■ DATA SHOWN ■
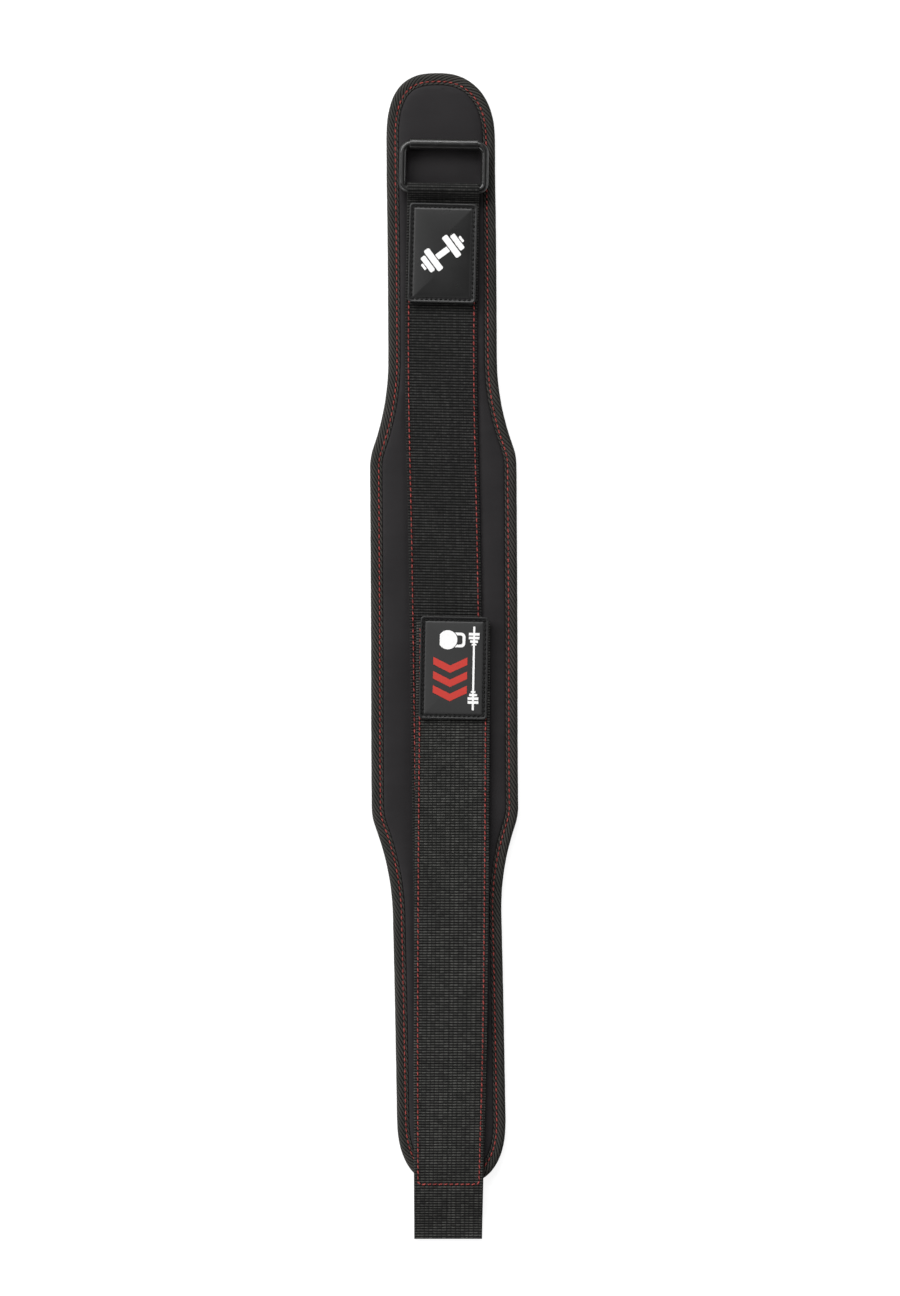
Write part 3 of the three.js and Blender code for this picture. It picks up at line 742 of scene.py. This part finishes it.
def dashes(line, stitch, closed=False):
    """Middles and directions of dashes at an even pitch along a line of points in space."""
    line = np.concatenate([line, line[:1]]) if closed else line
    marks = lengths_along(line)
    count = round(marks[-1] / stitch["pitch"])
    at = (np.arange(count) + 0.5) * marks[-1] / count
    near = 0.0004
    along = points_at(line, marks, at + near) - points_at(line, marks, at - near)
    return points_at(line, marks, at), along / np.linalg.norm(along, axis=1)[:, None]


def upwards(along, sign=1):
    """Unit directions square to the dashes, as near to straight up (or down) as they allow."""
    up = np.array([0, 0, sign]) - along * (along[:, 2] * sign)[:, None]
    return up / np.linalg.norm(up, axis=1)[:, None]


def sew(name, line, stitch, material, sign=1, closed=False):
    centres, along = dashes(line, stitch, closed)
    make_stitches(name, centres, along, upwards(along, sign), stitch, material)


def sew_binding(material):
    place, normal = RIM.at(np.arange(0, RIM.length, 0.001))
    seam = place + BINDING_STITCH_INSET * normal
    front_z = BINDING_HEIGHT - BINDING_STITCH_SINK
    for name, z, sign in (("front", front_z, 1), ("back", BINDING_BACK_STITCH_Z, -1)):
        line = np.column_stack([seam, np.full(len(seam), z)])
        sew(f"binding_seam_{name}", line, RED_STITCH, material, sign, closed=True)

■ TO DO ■
Repeat every line of the data, exactly and in full.

■ FINISHED ANSWER ■
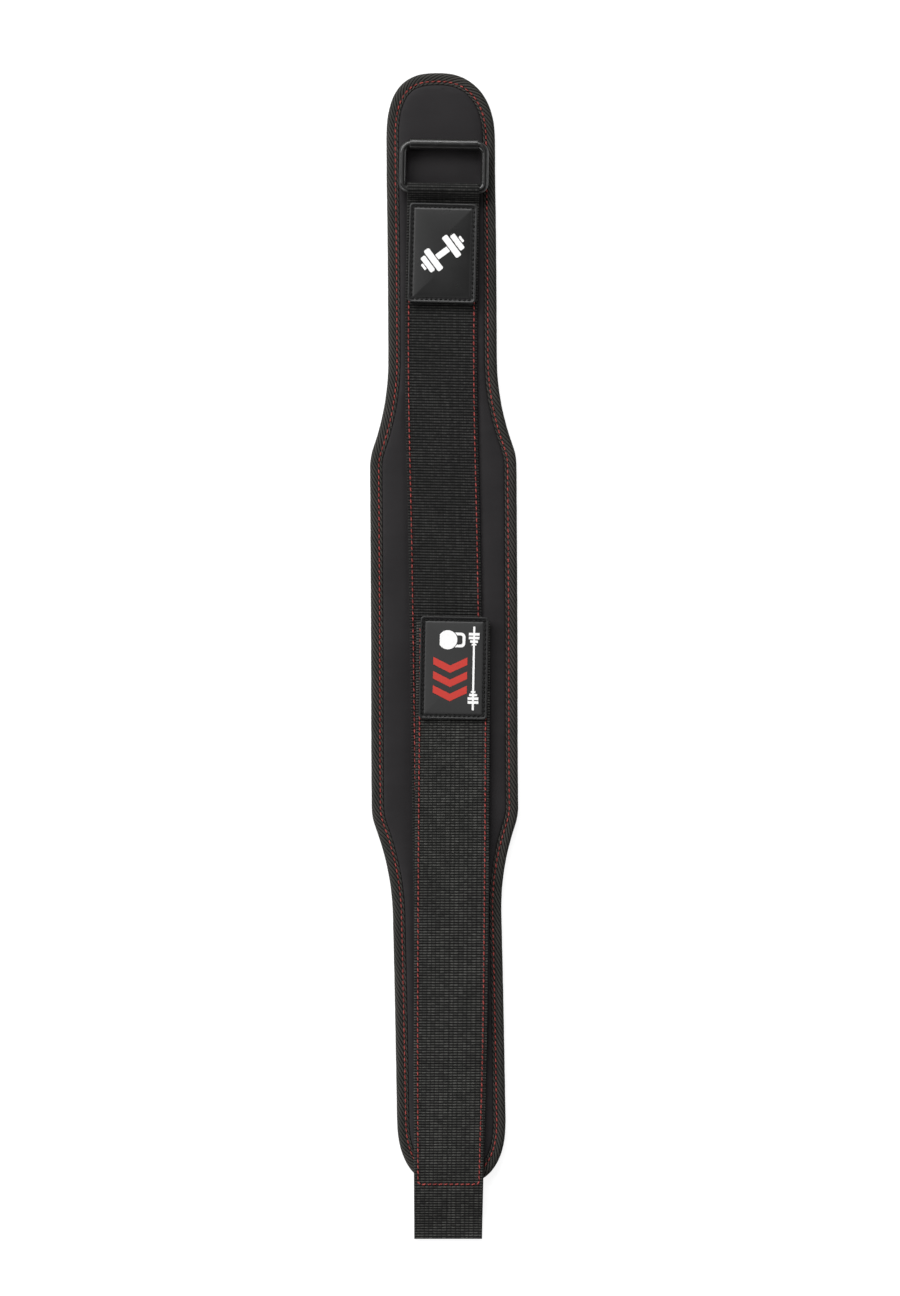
Write part 3 of the three.js and Blender code for this picture. It picks up at line 742 of scene.py. This part finishes it.
def dashes(line, stitch, closed=False):
    """Middles and directions of dashes at an even pitch along a line of points in space."""
    line = np.concatenate([line, line[:1]]) if closed else line
    marks = lengths_along(line)
    count = round(marks[-1] / stitch["pitch"])
    at = (np.arange(count) + 0.5) * marks[-1] / count
    near = 0.0004
    along = points_at(line, marks, at + near) - points_at(line, marks, at - near)
    return points_at(line, marks, at), along / np.linalg.norm(along, axis=1)[:, None]


def upwards(along, sign=1):
    """Unit directions square to the dashes, as near to straight up (or down) as they allow."""
    up = np.array([0, 0, sign]) - along * (along[:, 2] * sign)[:, None]
    return up / np.linalg.norm(up, axis=1)[:, None]


def sew(name, line, stitch, material, sign=1, closed=False):
    centres, along = dashes(line, stitch, closed)
    make_stitches(name, centres, along, upwards(along, sign), stitch, material)


def sew_binding(material):
    place, normal = RIM.at(np.arange(0, RIM.length, 0.001))
    seam = place + BINDING_STITCH_INSET * normal
    front_z = BINDING_HEIGHT - BINDING_STITCH_SINK
    for name, z, sign in (("front", front_z, 1), ("back", BINDING_BACK_STITCH_Z, -1)):
        line = np.column_stack([seam, np.full(len(seam), z)])
        sew(f"binding_seam_{name}", line, RED_STITCH, material, sign, closed=True)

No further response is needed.